**EXERCISE OBJECTIVE:** Give the data below again, word for word.

## Begin

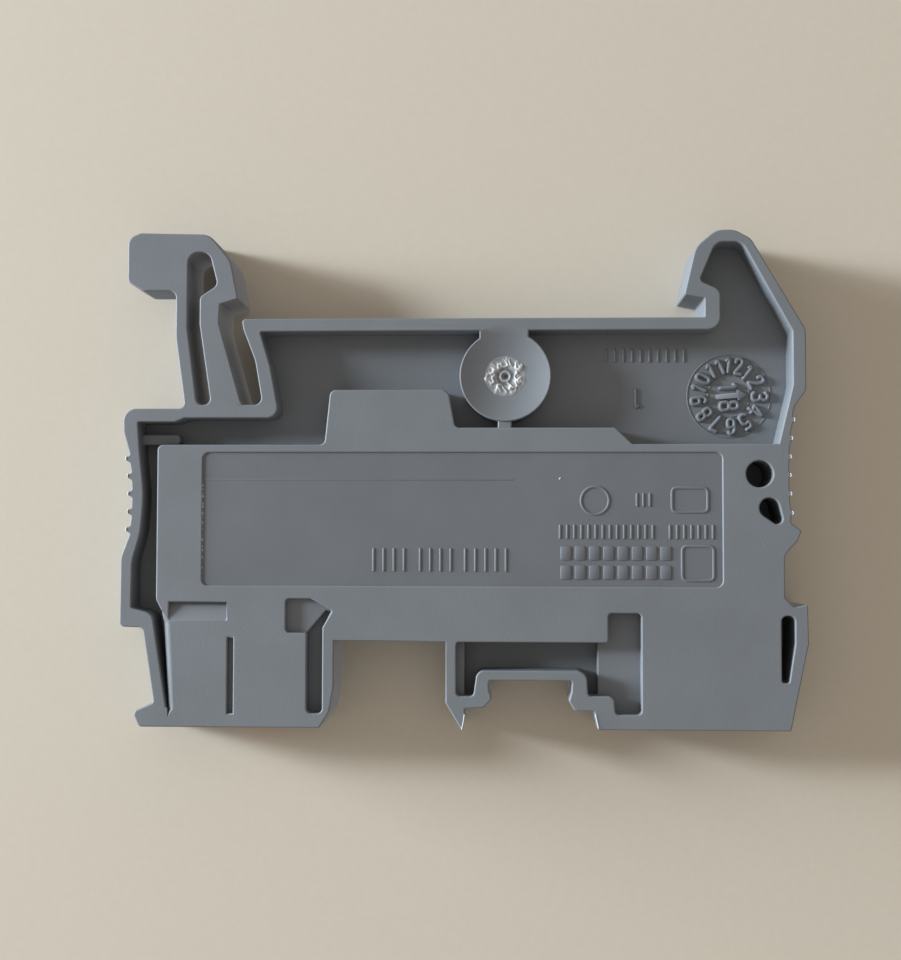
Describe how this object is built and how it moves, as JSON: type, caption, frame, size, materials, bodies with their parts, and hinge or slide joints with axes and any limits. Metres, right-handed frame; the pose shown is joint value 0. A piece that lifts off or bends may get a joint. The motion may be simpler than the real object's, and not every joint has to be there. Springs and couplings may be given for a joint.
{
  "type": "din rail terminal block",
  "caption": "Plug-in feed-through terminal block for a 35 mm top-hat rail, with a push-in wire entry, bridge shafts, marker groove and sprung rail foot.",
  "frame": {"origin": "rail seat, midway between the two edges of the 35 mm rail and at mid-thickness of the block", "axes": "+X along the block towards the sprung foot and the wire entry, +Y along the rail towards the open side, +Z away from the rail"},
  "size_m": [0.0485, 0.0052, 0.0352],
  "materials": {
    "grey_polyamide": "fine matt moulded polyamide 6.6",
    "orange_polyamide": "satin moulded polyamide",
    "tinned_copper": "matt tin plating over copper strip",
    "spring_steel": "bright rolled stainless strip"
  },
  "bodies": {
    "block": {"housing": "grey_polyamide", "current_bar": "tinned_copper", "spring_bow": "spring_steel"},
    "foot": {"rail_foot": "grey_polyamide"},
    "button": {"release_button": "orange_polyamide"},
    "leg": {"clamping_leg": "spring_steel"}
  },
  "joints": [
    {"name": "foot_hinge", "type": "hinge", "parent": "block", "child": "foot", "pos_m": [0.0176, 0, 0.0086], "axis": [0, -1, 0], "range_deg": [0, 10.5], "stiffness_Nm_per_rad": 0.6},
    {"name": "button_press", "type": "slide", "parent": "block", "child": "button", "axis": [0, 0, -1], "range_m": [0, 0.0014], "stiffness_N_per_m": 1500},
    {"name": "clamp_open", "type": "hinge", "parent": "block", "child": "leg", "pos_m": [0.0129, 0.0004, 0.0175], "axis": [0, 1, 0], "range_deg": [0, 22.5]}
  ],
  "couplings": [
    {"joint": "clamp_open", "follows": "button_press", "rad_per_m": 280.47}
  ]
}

## End

**RESULT OF THE EXERCISE:**
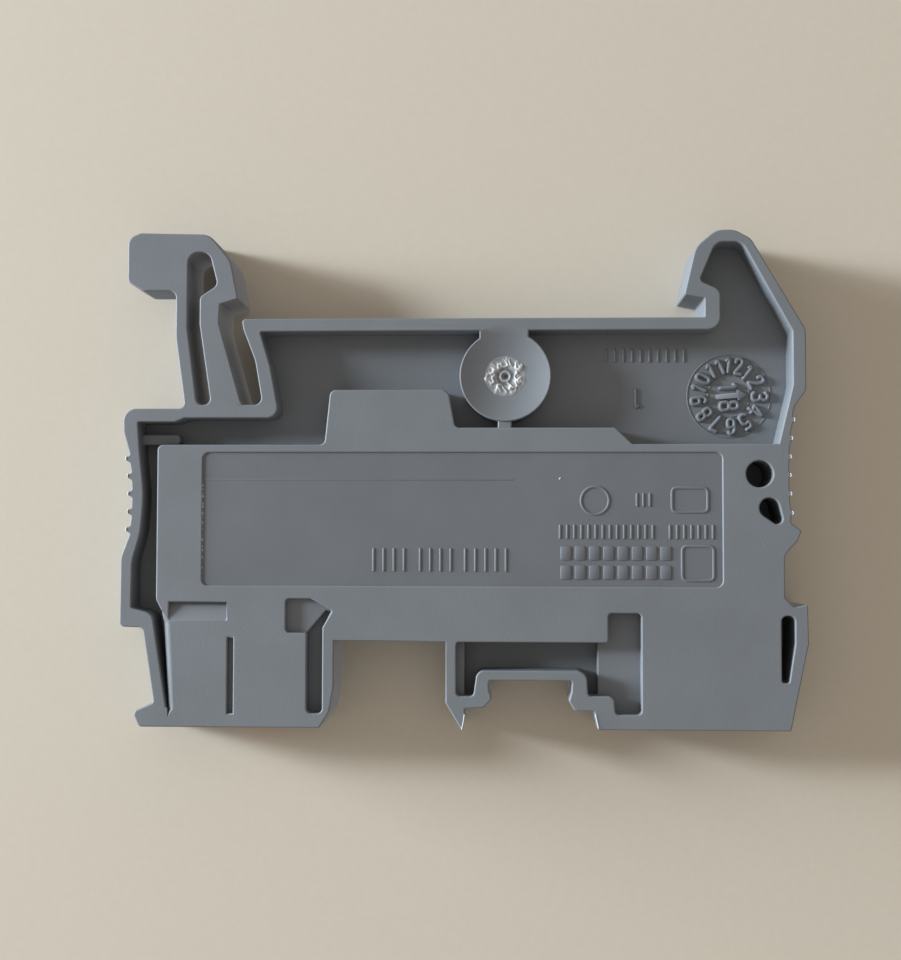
Describe how this object is built and how it moves, as JSON: type, caption, frame, size, materials, bodies with their parts, and hinge or slide joints with axes and any limits. Metres, right-handed frame; the pose shown is joint value 0. A piece that lifts off or bends may get a joint. The motion may be simpler than the real object's, and not every joint has to be there. Springs and couplings may be given for a joint.
{
  "type": "din rail terminal block",
  "caption": "Plug-in feed-through terminal block for a 35 mm top-hat rail, with a push-in wire entry, bridge shafts, marker groove and sprung rail foot.",
  "frame": {"origin": "rail seat, midway between the two edges of the 35 mm rail and at mid-thickness of the block", "axes": "+X along the block towards the sprung foot and the wire entry, +Y along the rail towards the open side, +Z away from the rail"},
  "size_m": [0.0485, 0.0052, 0.0352],
  "materials": {
    "grey_polyamide": "fine matt moulded polyamide 6.6",
    "orange_polyamide": "satin moulded polyamide",
    "tinned_copper": "matt tin plating over copper strip",
    "spring_steel": "bright rolled stainless strip"
  },
  "bodies": {
    "block": {"housing": "grey_polyamide", "current_bar": "tinned_copper", "spring_bow": "spring_steel"},
    "foot": {"rail_foot": "grey_polyamide"},
    "button": {"release_button": "orange_polyamide"},
    "leg": {"clamping_leg": "spring_steel"}
  },
  "joints": [
    {"name": "foot_hinge", "type": "hinge", "parent": "block", "child": "foot", "pos_m": [0.0176, 0, 0.0086], "axis": [0, -1, 0], "range_deg": [0, 10.5], "stiffness_Nm_per_rad": 0.6},
    {"name": "button_press", "type": "slide", "parent": "block", "child": "button", "axis": [0, 0, -1], "range_m": [0, 0.0014], "stiffness_N_per_m": 1500},
    {"name": "clamp_open", "type": "hinge", "parent": "block", "child": "leg", "pos_m": [0.0129, 0.0004, 0.0175], "axis": [0, 1, 0], "range_deg": [0, 22.5]}
  ],
  "couplings": [
    {"joint": "clamp_open", "follows": "button_press", "rad_per_m": 280.47}
  ]
}